I didn’t like where I stayed last night in Da Nang after choosing against the great looking hostel online via hostel world or booking.com, so decide to try the beach having sen My An which was lovely.
However, Looking for places I realised there was one a little higher up ( the map) from me so booked another ‘lovely looking’ hotel, just £9 a night, on the sea front! Great, sorted!!
Morning came, not the best sleep with noises, not comfy bed, and air con as ever.
Packed and out for 10, a walk on the beach on a cloudy day, exploring and eating seafood, before going to Saigon tomorrow.
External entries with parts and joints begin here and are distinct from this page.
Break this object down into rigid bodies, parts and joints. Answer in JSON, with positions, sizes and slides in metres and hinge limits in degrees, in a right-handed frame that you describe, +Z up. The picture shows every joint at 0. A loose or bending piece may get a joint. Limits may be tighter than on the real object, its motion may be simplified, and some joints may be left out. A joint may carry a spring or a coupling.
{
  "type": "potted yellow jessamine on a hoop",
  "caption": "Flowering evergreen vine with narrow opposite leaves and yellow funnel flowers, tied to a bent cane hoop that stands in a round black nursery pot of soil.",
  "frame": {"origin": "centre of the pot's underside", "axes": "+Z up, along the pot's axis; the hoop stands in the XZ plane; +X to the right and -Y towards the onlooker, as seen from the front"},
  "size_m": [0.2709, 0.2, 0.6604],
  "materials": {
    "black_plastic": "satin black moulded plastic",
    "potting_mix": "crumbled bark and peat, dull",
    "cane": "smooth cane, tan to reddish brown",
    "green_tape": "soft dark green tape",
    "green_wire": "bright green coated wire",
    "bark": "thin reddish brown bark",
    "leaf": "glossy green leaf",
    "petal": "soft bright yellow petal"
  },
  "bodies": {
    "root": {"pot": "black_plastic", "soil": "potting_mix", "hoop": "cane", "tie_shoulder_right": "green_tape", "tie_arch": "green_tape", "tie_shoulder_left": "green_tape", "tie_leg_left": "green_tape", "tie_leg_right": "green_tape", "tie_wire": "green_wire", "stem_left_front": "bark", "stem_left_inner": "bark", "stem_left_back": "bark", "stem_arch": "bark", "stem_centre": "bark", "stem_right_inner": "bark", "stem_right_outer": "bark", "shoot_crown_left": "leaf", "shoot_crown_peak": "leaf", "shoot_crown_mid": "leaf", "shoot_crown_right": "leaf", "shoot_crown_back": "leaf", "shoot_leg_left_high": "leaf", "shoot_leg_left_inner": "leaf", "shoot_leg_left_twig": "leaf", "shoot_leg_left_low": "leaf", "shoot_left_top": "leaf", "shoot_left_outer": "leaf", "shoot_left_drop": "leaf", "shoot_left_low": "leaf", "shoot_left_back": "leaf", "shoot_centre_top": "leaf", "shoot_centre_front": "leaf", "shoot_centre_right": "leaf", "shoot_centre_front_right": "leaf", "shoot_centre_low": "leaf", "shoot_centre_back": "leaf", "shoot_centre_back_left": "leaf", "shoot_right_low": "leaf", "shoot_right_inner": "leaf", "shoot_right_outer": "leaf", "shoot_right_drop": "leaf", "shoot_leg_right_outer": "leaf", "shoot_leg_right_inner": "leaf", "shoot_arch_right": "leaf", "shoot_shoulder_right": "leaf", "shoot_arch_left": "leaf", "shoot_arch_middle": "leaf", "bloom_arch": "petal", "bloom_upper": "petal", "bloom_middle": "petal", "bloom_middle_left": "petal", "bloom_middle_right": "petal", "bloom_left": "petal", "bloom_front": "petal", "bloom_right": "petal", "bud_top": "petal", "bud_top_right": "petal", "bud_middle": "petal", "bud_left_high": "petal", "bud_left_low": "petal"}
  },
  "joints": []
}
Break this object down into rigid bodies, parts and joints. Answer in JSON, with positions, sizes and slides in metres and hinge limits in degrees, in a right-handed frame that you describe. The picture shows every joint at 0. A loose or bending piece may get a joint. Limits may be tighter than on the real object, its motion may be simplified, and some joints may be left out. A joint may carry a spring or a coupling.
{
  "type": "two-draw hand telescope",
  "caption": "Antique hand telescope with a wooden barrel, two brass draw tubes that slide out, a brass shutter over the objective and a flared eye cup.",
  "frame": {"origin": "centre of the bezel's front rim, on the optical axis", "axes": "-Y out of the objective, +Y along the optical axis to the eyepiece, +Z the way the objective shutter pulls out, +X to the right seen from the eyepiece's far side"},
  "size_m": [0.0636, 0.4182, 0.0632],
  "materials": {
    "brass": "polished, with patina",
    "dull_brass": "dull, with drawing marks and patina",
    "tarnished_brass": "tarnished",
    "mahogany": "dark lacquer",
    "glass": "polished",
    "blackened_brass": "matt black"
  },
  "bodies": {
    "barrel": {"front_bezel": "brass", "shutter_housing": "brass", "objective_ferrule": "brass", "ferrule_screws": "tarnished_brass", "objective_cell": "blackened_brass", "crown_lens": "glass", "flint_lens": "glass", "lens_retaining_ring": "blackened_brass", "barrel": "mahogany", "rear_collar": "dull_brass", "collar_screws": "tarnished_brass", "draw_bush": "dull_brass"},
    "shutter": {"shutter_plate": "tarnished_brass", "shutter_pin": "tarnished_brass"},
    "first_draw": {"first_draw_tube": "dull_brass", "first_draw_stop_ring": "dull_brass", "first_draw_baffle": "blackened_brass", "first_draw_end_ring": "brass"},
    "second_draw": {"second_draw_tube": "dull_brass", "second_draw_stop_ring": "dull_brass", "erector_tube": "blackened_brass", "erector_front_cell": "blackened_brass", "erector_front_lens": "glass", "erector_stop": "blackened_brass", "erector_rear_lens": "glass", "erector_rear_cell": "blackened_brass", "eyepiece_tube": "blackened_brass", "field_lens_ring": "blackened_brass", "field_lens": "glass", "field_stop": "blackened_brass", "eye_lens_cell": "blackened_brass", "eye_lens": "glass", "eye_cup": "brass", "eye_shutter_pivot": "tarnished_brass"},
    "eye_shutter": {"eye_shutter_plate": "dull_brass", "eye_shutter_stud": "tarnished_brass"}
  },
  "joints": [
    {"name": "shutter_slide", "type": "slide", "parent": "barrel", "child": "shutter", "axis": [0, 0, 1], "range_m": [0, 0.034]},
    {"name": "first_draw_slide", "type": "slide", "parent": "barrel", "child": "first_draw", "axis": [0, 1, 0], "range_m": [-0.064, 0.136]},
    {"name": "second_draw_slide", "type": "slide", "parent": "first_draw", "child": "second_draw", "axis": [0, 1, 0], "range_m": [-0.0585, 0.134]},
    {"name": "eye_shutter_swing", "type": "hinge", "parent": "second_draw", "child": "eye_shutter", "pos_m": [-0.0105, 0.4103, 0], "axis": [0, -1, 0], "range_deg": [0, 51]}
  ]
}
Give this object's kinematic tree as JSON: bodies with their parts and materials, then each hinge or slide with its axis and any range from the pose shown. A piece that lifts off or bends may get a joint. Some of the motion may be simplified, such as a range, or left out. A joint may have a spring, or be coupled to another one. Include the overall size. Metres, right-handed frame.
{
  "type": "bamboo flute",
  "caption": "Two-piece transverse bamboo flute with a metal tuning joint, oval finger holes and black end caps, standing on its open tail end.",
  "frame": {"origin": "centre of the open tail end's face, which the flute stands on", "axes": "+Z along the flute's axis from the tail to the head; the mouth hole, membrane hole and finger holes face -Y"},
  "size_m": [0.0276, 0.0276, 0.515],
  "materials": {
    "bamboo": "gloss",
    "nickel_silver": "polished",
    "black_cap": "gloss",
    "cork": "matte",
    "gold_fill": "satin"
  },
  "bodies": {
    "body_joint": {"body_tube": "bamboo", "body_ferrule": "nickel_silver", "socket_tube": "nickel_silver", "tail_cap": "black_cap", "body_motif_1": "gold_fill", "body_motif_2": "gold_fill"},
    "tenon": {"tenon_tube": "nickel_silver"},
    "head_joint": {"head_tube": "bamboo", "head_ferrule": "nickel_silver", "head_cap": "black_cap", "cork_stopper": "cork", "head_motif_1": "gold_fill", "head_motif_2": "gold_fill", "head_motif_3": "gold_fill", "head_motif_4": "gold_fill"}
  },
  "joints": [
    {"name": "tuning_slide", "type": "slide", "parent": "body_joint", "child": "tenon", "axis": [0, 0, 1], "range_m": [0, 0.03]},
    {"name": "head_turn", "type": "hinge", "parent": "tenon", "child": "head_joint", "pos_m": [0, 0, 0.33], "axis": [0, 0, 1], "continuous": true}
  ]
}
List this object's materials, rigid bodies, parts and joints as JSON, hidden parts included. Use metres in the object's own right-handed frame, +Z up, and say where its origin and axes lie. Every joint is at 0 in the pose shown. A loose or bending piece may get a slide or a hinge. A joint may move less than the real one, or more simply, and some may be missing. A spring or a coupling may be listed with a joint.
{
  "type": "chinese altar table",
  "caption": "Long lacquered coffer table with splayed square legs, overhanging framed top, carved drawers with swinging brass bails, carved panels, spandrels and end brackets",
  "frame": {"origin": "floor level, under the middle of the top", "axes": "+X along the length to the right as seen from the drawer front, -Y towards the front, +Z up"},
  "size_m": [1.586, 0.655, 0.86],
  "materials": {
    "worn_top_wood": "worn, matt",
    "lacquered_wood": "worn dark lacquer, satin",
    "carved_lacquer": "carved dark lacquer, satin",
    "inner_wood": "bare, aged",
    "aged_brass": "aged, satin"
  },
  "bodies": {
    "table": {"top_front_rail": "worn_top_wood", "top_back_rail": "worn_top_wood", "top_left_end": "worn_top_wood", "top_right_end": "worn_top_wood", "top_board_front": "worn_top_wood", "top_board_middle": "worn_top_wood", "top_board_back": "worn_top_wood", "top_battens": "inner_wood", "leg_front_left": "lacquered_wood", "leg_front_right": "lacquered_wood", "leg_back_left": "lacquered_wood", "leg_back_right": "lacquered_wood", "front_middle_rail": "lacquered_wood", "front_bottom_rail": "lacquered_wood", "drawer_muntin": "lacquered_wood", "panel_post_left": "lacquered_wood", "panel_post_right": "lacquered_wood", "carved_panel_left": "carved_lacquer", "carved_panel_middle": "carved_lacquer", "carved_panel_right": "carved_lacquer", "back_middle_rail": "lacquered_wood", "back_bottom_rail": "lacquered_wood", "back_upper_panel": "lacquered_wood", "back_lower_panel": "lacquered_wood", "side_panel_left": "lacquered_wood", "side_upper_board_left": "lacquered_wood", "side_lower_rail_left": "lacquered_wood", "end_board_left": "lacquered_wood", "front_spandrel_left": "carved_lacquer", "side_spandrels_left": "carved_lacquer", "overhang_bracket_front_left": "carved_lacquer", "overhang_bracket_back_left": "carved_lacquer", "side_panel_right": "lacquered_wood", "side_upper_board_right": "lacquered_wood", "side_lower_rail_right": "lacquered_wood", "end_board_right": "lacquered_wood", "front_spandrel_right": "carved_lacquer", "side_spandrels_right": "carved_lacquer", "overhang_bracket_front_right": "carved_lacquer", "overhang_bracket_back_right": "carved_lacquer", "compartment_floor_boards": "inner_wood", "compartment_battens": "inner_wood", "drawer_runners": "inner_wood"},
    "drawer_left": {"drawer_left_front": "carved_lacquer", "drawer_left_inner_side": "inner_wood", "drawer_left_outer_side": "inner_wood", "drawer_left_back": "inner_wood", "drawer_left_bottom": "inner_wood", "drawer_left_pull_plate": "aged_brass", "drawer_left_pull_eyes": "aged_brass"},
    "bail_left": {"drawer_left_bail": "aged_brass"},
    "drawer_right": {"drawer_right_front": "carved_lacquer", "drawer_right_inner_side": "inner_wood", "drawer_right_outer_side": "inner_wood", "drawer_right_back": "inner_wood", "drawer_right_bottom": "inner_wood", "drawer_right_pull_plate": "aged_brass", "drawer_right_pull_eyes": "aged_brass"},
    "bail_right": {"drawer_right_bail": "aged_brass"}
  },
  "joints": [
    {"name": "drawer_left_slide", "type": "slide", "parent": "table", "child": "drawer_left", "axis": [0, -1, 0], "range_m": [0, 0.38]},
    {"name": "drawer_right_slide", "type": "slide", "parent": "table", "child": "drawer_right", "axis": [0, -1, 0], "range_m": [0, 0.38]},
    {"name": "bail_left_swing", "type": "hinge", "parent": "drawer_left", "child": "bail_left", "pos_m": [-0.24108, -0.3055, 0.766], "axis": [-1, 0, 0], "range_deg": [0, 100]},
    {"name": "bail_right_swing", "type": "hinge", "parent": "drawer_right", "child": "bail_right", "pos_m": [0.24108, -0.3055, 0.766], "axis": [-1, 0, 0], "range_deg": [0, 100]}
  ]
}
Taxi came, took me not far, on a main road, no beach i. sight! Checked the address, tried to explain unsuccessfully I wanted the beach I (thought) Id booked, and then he called them to check. She came over, confirmed the beach was there, over the wall, and hotel could see it!! Asked to cancel then changed my mind and drove back – nearer the airport, there was a beach to try and hotel looked ok. Tall and thin, called ironically Ca Voi (blue whales).
Although it says book in is after 2 she took me up and a lovely room but no view, even if a window!!! Unpacked a bit, changed from swimsuit and out for a lovely breezy walk along a very long sandy beach with high waves, quite rough on the South China sea bay!
I checked out the flotsam and jetsam washed up from dead cockroaches, there’s, plastic bags and wrappers to a shell as big as my foot, large snails, small dead fish and all sorts.
I photographed two fisherman laughing as they got swamped trying to collect their net in, and waved at me, later as they were wrapping it for next time, said hello as I Was walking back. I watched others fishing, collecting bottle tops, two dead fish and lots of mangrove weed washed up. I found a shell as big as my foot, big black snail shells hiding their owners deep and safe for next high tide.
I checked out the old type woven and pitched round vessels holding nets, a seat or other bits and pieces; some small fishing boats, beach umbrellas in thatch and closed ones on poles lower down; backed by dark brooding mountains whose heads are in dark thick cloud over a wave-filled shoreline…
An old woman in pyjamas and hat who I earlier saw crouched in the flowers on the edge of the beach messing with stuff, walked with me as we smiled at each other, then through signing and pointing told me all the junk washes up, to go look at it. Then kissed my arm she was holding and said ‘goodbye’.
I found an open ‘restaurant’ where we struggled to communicate but laughed about it, and with the supposed help of two younger family members got chicken bits by pointing at a b & w picture of chicken on a plate, and beer ( as they couldn’t get orange but could say beer) which was my brunch today as rain started. Luckily Id brought my brolly and mac along in case.